Пухленький, внешне интеллигентный, излучающий довольство собою В.Ульрих обычно через несколько минут объявлял перерыв, и суд, как и полагается по закону, удалялся на совещание, а еще через две-три минуты возвращался, и подсудимому объявлялся приговор. Его выводили в соседнее помещение. Расстреливали приговоренных здесь же, в глухих и темных подвалах здания Военной коллегии на улице 25-го Октября.
А в это время родственники в приемной ожидали известий. Недаром это трехэтажное здание тогда называли расстрельным домом. А Ульриха - Хозяином расстрельного дома..."
В "Мемориале" хлопотали о том, чтобы в расстрельном доме открыть Музей памяти жертв репрессий, но хлопоты остались тщетными.

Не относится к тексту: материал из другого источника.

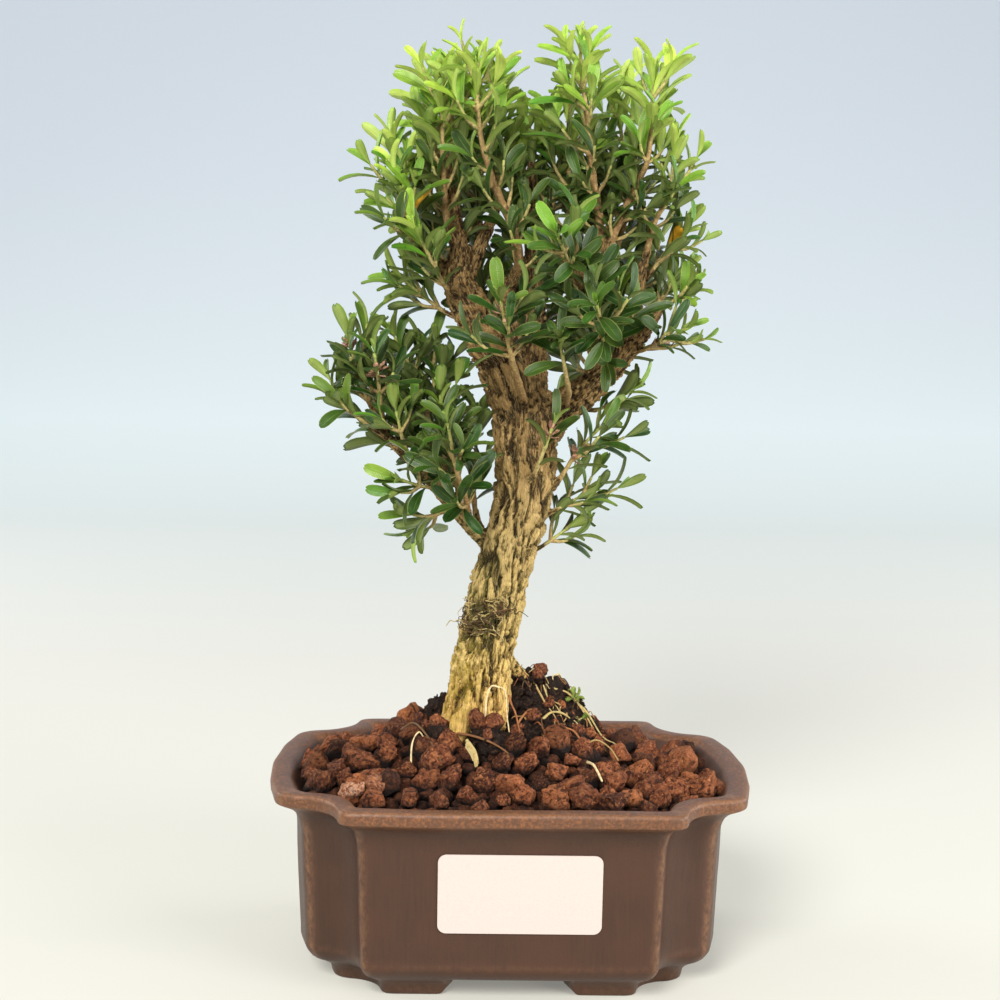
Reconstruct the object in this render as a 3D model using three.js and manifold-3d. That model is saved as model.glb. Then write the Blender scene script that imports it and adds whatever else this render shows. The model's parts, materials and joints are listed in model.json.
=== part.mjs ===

Реалистическую картину быта и обстановки на Лубянке в конце 1920 начале 1930-х годов рисует историк и мемуарист С.Каган - племянник Л.М.Кагановича в книге о жизни и деятельности своего дяди. С.Каган писал ее, основываясь на рассказах дяди и документах, поэтому она имеет ценность достоверного первоисточника.
Л.М.Каганович не был профессиональным чекистом, но в свое время Дзержинский выдвинул лозунг, что все коммунисты должны пройти через службу в ЧК, и многие руководители партии какое-то время работали там. "Лазарь убедил Сталина, - пишет Каган, - поручить ему организовать административную группу для выполнения особых задач. Для осведомленных это был "отдел мокрых дел". "Мокрые дела" - значит кровавые дела. Лазарь получил кабинет на четвертом этаже в доме № 2 на площади Дзержинского. Там был штаб ОГПУ, известный также как Центр. Из окна кабинета открывалась площадь, и можно было наблюдать за всеми, кто входил и выходил через главный вход. Единственный недостаток здания заключался в том, что на всех окнах стояли решетки или же имелись металлические шторы. Лазарь слышал, что об этих мерах безопасности распорядился сам Сталин.
В семь утра к шести подъездам здания направлялось множество сотрудников ОГПУ. Они приходили так рано, чтобы успеть сходить в буфет на восьмом этаже, в котором предлагались хорошие завтраки из молока, яиц, ветчины и фруктов, и все бесплатно.